The folder can contain multiple sub-folders. Each sub-folder name is an UID::toString(). Inside, the children folders are named as index, i.e. 0, 1, 2, 3,… For each child folder, there is a std::to_string(Version)-manifest.txt. For the manifest content format, please check BulkLoadManifest::toString(). In addition to the manifest file, there is a data file. The name of the data file is std::to_string(Version)-data.sst. You can fake a version as the name file, but please note that the value of Version of the same child folder should be same. The byte sample file is optional.
Note that if the sub-range is empty, you still need the manifest file but the data file omits. In the manifest file, the keyCount and the byte should be 0 for the empty subrange.
When you load this data set, you can simply input the faked global UID as the bulkload input.
Please let me know if you have more questions. Thanks!
If the raw data is unsorted, I need to sort all of it first (since SST files can’t have overlapping key ranges).
Then split the sorted data into chunks and use bulk loading to create SST/Manifest files.
My biggest hurdle right now is efficiently performing global sorting on extremely large files.
Also, I appreciate your trust! I’ll share my progress as I work on this.
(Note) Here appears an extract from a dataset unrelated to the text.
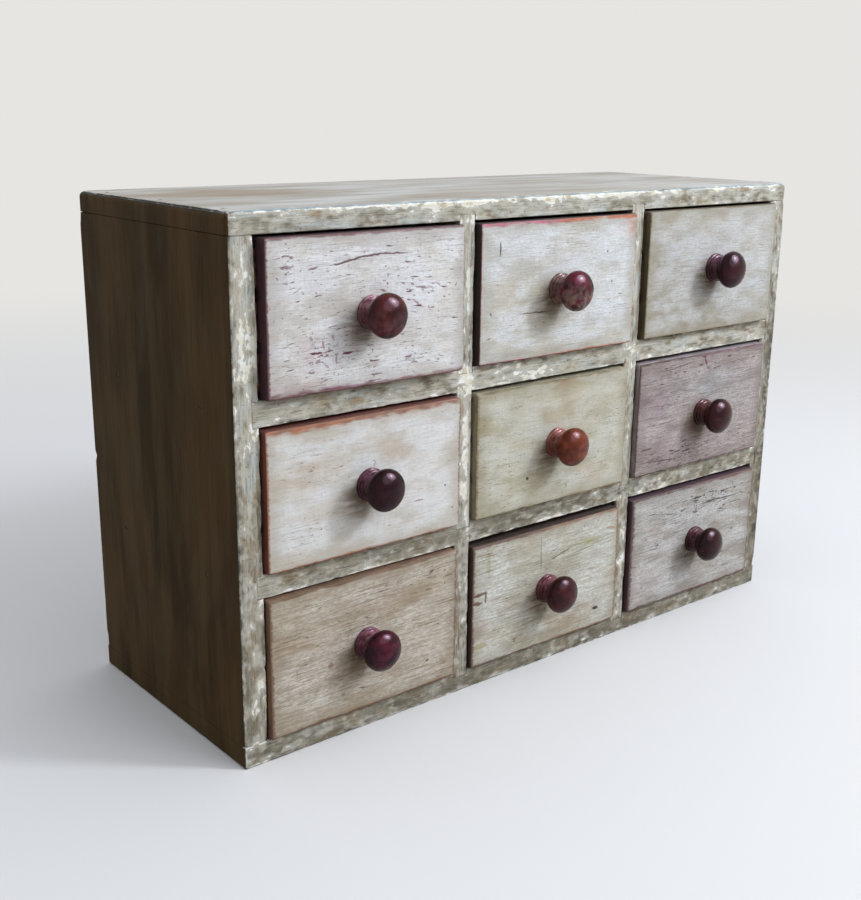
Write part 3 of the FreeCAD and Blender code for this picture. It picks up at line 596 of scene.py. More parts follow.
def washed_paint(name, place, box, knob, finish):
    """Thin distemper washed over older colours with a dry brush: it shows the brush's lines, the flecks of
    what lies under it, stains and small marks, and bare old paint along the edges. The brush's lines and the
    grain are about 1 mm wide, coarser than the real ones, so that they show."""
    material, tree = empty_tree(name)
    low, high = box
    order = DRAWERS.index(place)
    shift = (3.1 * order, 1.0, 2.3 * order)
    broad = field(tree, (70, 20, 30), 0.38, 0.62, detail=4, shift=shift)
    mottle = field(tree, (26, 8, 12), 0.42, 0.62, detail=6, shift=(shift[2], 2, 5))
    white = field(tree, (42, 8, 20), 0.42, 0.62, detail=5, shift=(1, 1, shift[0]))
    upright = field(tree, (1.2, 8, 16), 0.52, 0.68, shift=(shift[0], 5, 5))
    grain = field(tree, (22, 8, 0.9), 0.42, 0.66, shift=(8, 8, shift[0]))
    lines = field(tree, (30, 8, 1.2), 0.57, 0.68, shift=shift)
    short = field(tree, (8, 8, 1.6), 0.62, 0.72, shift=(5, 3, shift[0]))
    specks = field(tree, (2.4, 8, 2.0), 0.69, 0.75, detail=1, shift=(3, shift[0], 3))
    tooth = field(tree, (3.6, 8, 1.3), 0.36, 0.64, detail=4, shift=(shift[0], 9, 2))

    # The lines, the short strokes and the specks show most where the brush was busy.
    busy = field(tree, (60, 8, 34), 0.42, 0.64, shift=(4, shift[0], 4))
    lined, stroked, specked = [
        add(tree, "Math", [busy, most, least], **TIMES_PLUS)
        for most, least in ((0.45 * finish.brushed, 0.15 * finish.brushed), (0.6, 0.04), (0.4, 0.15))]

    stain = add(tree, "Attribute", attribute_name="stain").outputs
    uneven = field(tree, (14, 8, 4.0), 0.2, 0.55, detail=5, shift=(1, shift[2], 1))
    uneven = add(tree, "Math", [uneven, 0.6, 0.4], **TIMES_PLUS)

    at = whereabouts(tree)
    margin = worn_edges(tree, at, low, high, DRY_MARGIN)
    margin = ragged(tree, margin, cloud(tree, (40, 8, 24), detail=5, shift=shift), 1.2, 0.75, 1.55)
    grime = add(tree, "Attribute", attribute_name="grime").outputs["Fac"]
    smeared = field(tree, (18, 8, 4), 0.2, 0.6, detail=4, shift=(6, 6, shift[0]))

    # Old paint shows through in long dashes and in dots, which follow the board's figure.
    bowed = figure_space(tree, knob, ARCH.get(place, PLAIN_ARCH))
    flecks = add(tree, "Attribute", attribute_name="flecks").outputs["Fac"]
    dashes = cloud(tree, (11, 8, 2.1), detail=4, shift=(shift[0], 6, 4), space=bowed)
    dots = cloud(tree, (3.6, 8, 2.0), detail=2, shift=(2, shift[0], 7), space=bowed)
    dashes = ragged(tree, dashes, flecks, 0.24, 0.71, 0.79)
    dots = ragged(tree, dots, flecks, 0.22, 0.74, 0.83)
    bared = add(tree, "Math", [dashes, dots], **GREATER)
    faded = field(tree, (22, 8, 16), 0.35, 0.6, shift=(9, 1, 1))
    faded = add(tree, "Math", [faded, 0.4, 0.55], **TIMES_PLUS)

    sway = swayed_space(tree)
    marks = []
    for u, v, long, wide, turn, code, strength in MARKS[place]:
        centre = (low.x + u * (high.x - low.x), low.y, low.z + v * (high.z - low.z))
        marks.append((mark(tree, sway, centre, long, wide, turn), strength, linear(code)))

    across = add(tree, "MapRange", [at["X"], low.x, high.x])
    rightward = add(tree, "MapRange", [across, 0.40, 0.55], **SMOOTH)
    soiled = field(tree, (12, 8, 3), 0.4, 0.62, detail=4)
    old = coats(tree, finish.edge, (rightward, finish.far_edge), (soiled, 0.5, finish.dirt_and_shade))
    nibble = cloud(tree, (11, 6, 2.6), detail=5, shift=(2, 2, shift[0]))
    patchy = cloud(tree, (34, 6, 30), shift=(shift[0], 2, 2))
    edges = worn_edges(tree, at, low, high, WORN_EDGES[place])
    edges = add(tree, "Math", [patchy, 0.9, edges], **TIMES_PLUS)
    edges = ragged(tree, edges, nibble, 1.1, 1.22, 1.76)
    # A thin dark rim on the very edges: soiling, and painted shade of the gap round the front.
    rim = ragged(tree, worn_edges(tree, at, low, high, DIRT_AND_SHADE_RIM), patchy, 0.9, 0.80, 1.25)

    coat = coats(
        tree, finish.pale,
        (broad, finish.wash),
        (stain["Alpha"], uneven, stain["Color"]),
        (mottle, 0.36, finish.streak),
        (white, 0.70, finish.chalk),
        (tooth, 0.22 * finish.brushed, finish.streak),
        (grain, 0.26 * finish.brushed, finish.streak),
        (upright, 0.14, finish.streak),
        (lines, lined, finish.streak),
        (short, stroked, finish.dirt_and_shade),
        (specks, specked, finish.fleck),
        (margin, 0.5, finish.streak),
        # Soiling from handling, and the knob's painted shadow round the knob.
        (grime, smeared, finish.dirt_and_shade),
        (bared, faded, finish.fleck),
        *marks,
        (edges, 0.85, old),
        (rim, 0.8, finish.dirt_and_shade),
    )
    height = add(tree, "Math", [bared, -0.5], **TIMES)
    for part, rise in ((white, 0.3), (lines, -0.3), (short, -0.3)):
        height = add(tree, "Math", [part, rise, height], **TIMES_PLUS)
    return close(material, coat, 0.68, height, 0.3, specular=0.2)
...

Once the code is stable, I’ll submit a PR.Thanks!
At top of head, for the huge files, you can do parallel merge sort.
Note that when creating SST files, you may want to make the bytes of each SST file relatively small. The bulkload creates FDB shards to load data. So, the resulting shard size is equal to the single SST bytes multiplies knob_manifest_count_max_per_bulkload_task. In my test, each SST file size is around 15MB. Since my knob_manifest_count_max_per_bulkload_task is 10, after bulkload, each shard size is about 150MB which does not trigger any extra shard-boundary-change data movement after the bulkload, given my default setting of FDB target shard size. A nice SST file size gives us flexibility to tune knob_manifest_count_max_per_bulkload_task and avoid those extra data movements.